Офицер, который ехал в кабине, равнодушно отвернулся, не отвечая на приветствие, прошел мимо меня и Рене – высокий, затянутый в мундир, с накинутым поверх черным плащом, он медленно, палец за пальцем, стаскивал перчатки из тонкой кожи. Почему-то я очень хорошо запомнил эти перчатки. Они были чистыми, без единого пятнышка. Вслед за этим, высоким, в дом скользнул его помощник – невыразительный белесый тип, который нес кейс, прикрепленный к запястью стальным браслетом. Оба гостя уже прошли мимо, но я все стоял в оцепенении, не чувствуя, как сестра теребит меня за рукав.
– Дар Рейнен, – тихо сказала она.
– Разве?
– Вон тот высокий офицер, глава Супремы, любимчик императора.
– Наверное, он сильно боится, раз не ездит без взвода охраны, – заметил я довольно громко, и Рене сильно ткнула меня кулаком в бок.
Солдаты, впрочем, не обращали на наш разговор никакого внимания, потому что с интересом наблюдали за потасовкой двух гончих. Когда я подошел поближе, гвардейцы Супремы перестали смеяться и отвели глаза. Отец появился на пороге, приветствовал Рейнена, они вдвоем ушли в кабинет и закрылись там.
– Заносчивый ублюдок, – пробормотал я сквозь зубы.
…Этот самый Рейнен убрался через два часа, когда уже смеркалось. Я не знал, о чем они говорили с отцом, но был рад, что жутковатый полковник не остался погостить, и мне не пришлось делить с ним стол и кров. Рокот мотора приземистого фургона Супремы в конце концов стих и сменился простым шумом ветра.

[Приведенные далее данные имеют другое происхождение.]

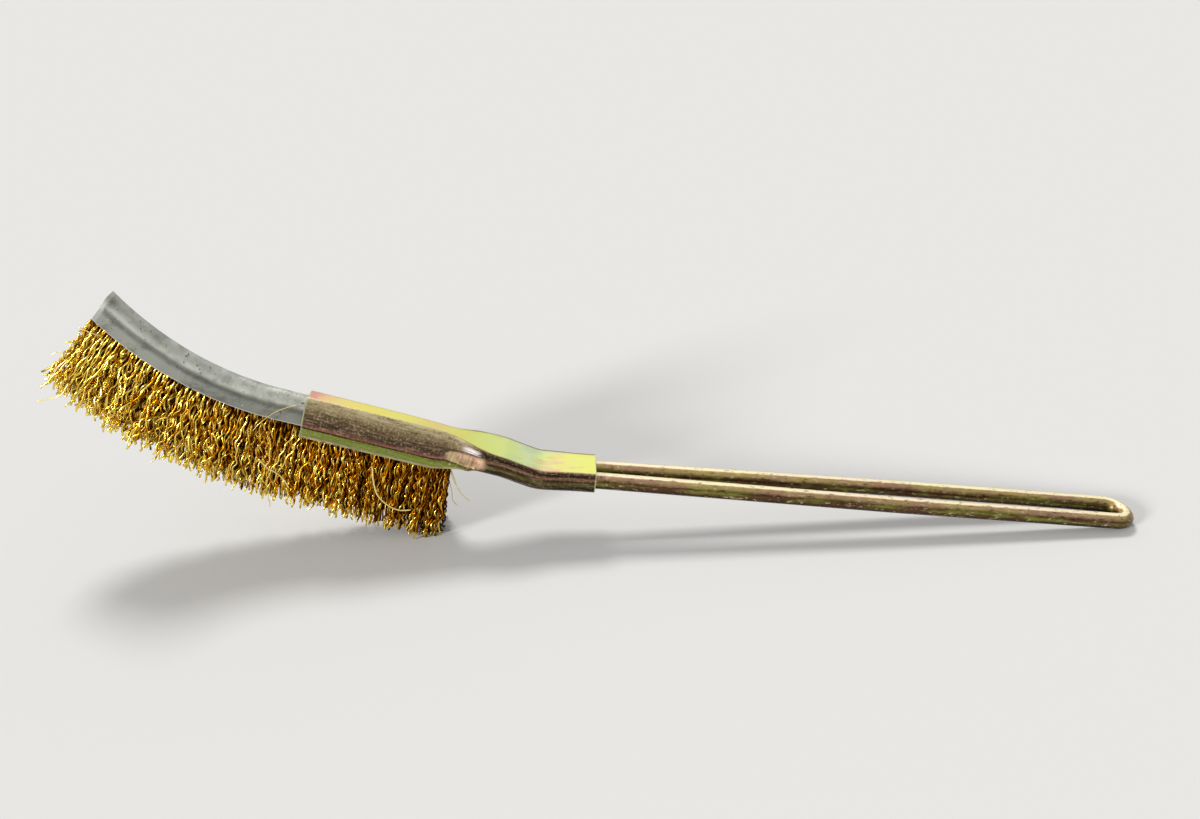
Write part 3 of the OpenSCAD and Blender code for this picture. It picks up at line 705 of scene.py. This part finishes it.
# channel: rolled sheet, round back over a waist, flared to its mouth
def makeChannel():
    size = {
        "backR": 1.75, "waistY": 1.28, "waistUp": 0.02, "slant": 1.3, "mouthY": 2.2, "sheet": 0.4,
        "waistBend": 0.18, "flare": 1.15, "inset": 0.01, "waves": (0.02, 0.015), "steps": 120,
        "brokenEdge": 0.06,
    }
    up = brush["coreUp"]
    r = size["backR"]

    def half(wall):  # from the top of the back to the mouth, on one side
        line = []
        last = math.degrees(math.acos(max(-1, (size["waistUp"] - up + 0.25) / (r - wall))))
        for k in range(19):
            a = math.radians(last * k / 18)
            line.append(((r - wall) * math.sin(a), up + (r - wall) * math.cos(a)))
        low = size["waistUp"] - size["waistBend"]
        waist = size["waistY"] + 0.02
        line.append((size["waistY"] + 0.01 - wall, size["waistUp"]))
        line.append((waist - wall, low))
        for k in range(1, 9):
            w = k / 8
            line.append((waist - wall + (size["mouthY"] - waist) * w ** size["flare"],
                         low + (-brush["mouthDrop"] - low) * w))
        return line

    def cutBack(z):  # the toe is cut on a slant, shorter at the mouth
        return size["slant"] * (up + r - z) / (up + r + brush["mouthDrop"])

    outer = half(0.0)
    inner = half(size["sheet"])
    ring = ([(-y, z) for y, z in reversed(outer[1:])] + outer
            + list(reversed(inner)) + [(-y, z) for y, z in inner[1:]])
    points = []
    random.seed(5)
    phases = [random.uniform(0, 6.28) for _ in range(2)]
    for k in range(size["steps"] + 1):
        for y, z in ring:
            s = (stripLength - cutBack(z)) * k / size["steps"]
            wave = (size["waves"][0] * math.sin(s * 0.55 + phases[0])
                    + size["waves"][1] * math.sin(s * 1.3 + phases[1]))
            points.append(onStrip(s, y * (1 - size["inset"] + wave * 0.3), z))
    faces = gridFaces(size["steps"] + 1, len(ring)) + sheetEnds((0, len(points) - len(ring)), len(ring))
    piece = meshPiece("rolled_channel", points, faces, finishes["channel"])
    heights, toes = [], []  # above the line of the wires, and how far towards the toe
    inverse = stripFrame.inverted()
    for vertex in piece.data.vertices:
        p = inverse @ (vertex.co / mm)
        height, s = p.z, -p.x
        if s > brush["straight"]:
            dx, dz = s - brush["straight"], lineR - p.z
            height = lineR - math.hypot(dx, dz)
            s = brush["straight"] + brush["curveR"] * math.atan2(dx, dz)
        heights.append(height)
        toes.append(s / (stripLength - cutBack(height)))
    for name, values in (("groove", heights), ("toe", toes)):
        piece.data.attributes.new(name, "FLOAT", "POINT").data.foreach_set("value", values)
    bevelEdges(piece, size["brokenEdge"] * mm)
    sharpen(piece, 55)
    return piece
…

– Ну вот и все, – подытожила наша старшая служанка Лин, прежде чем отправиться в деревню ночевать. – Полковник Рейнен, сразу видно, благородный человек, и людей своих не распускает. Уехали мирно, уток не крали, к посудомойкам не лезли, ничего не поломали, и даже солдаты в фонтан не мочились.
Я промолчал и заглянул в комнату матери, которой все еще сильно нездоровилось. Женщина-врач в сером балахоне ордена целителей сидела возле постели, держа в своих широких ладонях худую руку пациентки. Она подняла на меня взгляд воспаленных глаз и только покачала головой…

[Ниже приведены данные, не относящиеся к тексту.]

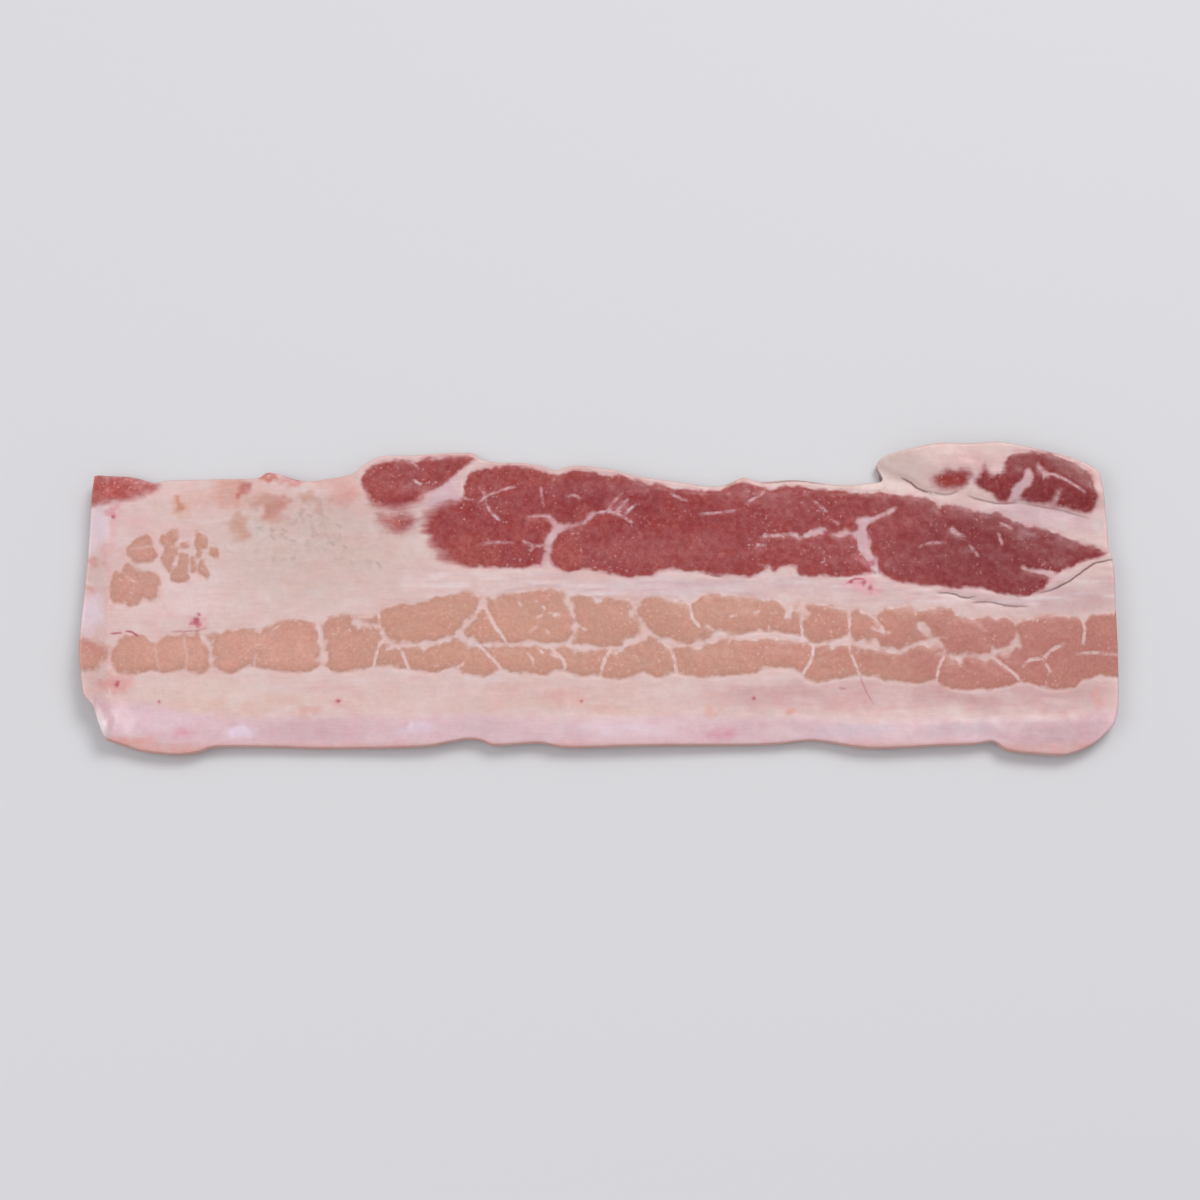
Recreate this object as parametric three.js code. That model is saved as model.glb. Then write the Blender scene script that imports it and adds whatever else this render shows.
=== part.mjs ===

Темнело стремительно, бриз дул со стороны моря, а потом сменился легким ветерком с суши. Пахло горькой полынью и солью. К этому запаху примешивался оттенок дыма, возможно, тлела трава в степи.
Я лег спать, долго ворочался, потом забылся и увидел странный сон – про то, как Рене, не глядя под ноги, идет по узкому брусу, переброшенному через ручей. В видении ветер шевелил тростник в ручье, но не мог тронуть ни волосинки в ее прическе, ни края ее плаща – они все время оставались неподвижными, как у призрака.
Я очнулся, попробовал встать, но не сумел и понял, что это не пробуждение, а сон, вложенный в другой сон. Волной накатывал страх. Виски ныли. Везде – в пощелкивании магнитных часов, в шорохе листьев за окном, в гудении ветра я различал близкую угрозу.